◆ DIRECTION:
Read the data and repeat all of it exactly.

**** DATASET EXCERPT

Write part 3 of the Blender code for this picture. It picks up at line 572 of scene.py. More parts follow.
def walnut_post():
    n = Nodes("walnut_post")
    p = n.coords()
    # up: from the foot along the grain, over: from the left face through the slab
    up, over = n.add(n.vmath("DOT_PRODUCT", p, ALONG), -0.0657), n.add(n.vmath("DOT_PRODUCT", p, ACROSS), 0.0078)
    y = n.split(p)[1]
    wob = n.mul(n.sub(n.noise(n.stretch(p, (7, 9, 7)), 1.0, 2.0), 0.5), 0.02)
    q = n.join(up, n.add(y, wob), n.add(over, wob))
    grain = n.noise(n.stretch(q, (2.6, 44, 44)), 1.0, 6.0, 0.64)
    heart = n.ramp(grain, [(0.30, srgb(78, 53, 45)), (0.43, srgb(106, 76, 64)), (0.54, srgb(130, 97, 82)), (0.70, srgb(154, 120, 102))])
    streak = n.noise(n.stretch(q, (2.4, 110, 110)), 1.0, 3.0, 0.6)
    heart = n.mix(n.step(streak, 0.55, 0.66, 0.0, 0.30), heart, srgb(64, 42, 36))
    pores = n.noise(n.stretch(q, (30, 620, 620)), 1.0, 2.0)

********

◆ TASK RESPONSE:
Write part 3 of the Blender code for this picture. It picks up at line 572 of scene.py. More parts follow.
def walnut_post():
    n = Nodes("walnut_post")
    p = n.coords()
    # up: from the foot along the grain, over: from the left face through the slab
    up, over = n.add(n.vmath("DOT_PRODUCT", p, ALONG), -0.0657), n.add(n.vmath("DOT_PRODUCT", p, ACROSS), 0.0078)
    y = n.split(p)[1]
    wob = n.mul(n.sub(n.noise(n.stretch(p, (7, 9, 7)), 1.0, 2.0), 0.5), 0.02)
    q = n.join(up, n.add(y, wob), n.add(over, wob))
    grain = n.noise(n.stretch(q, (2.6, 44, 44)), 1.0, 6.0, 0.64)
    heart = n.ramp(grain, [(0.30, srgb(78, 53, 45)), (0.43, srgb(106, 76, 64)), (0.54, srgb(130, 97, 82)), (0.70, srgb(154, 120, 102))])
    streak = n.noise(n.stretch(q, (2.4, 110, 110)), 1.0, 3.0, 0.6)
    heart = n.mix(n.step(streak, 0.55, 0.66, 0.0, 0.30), heart, srgb(64, 42, 36))
    pores = n.noise(n.stretch(q, (30, 620, 620)), 1.0, 2.0)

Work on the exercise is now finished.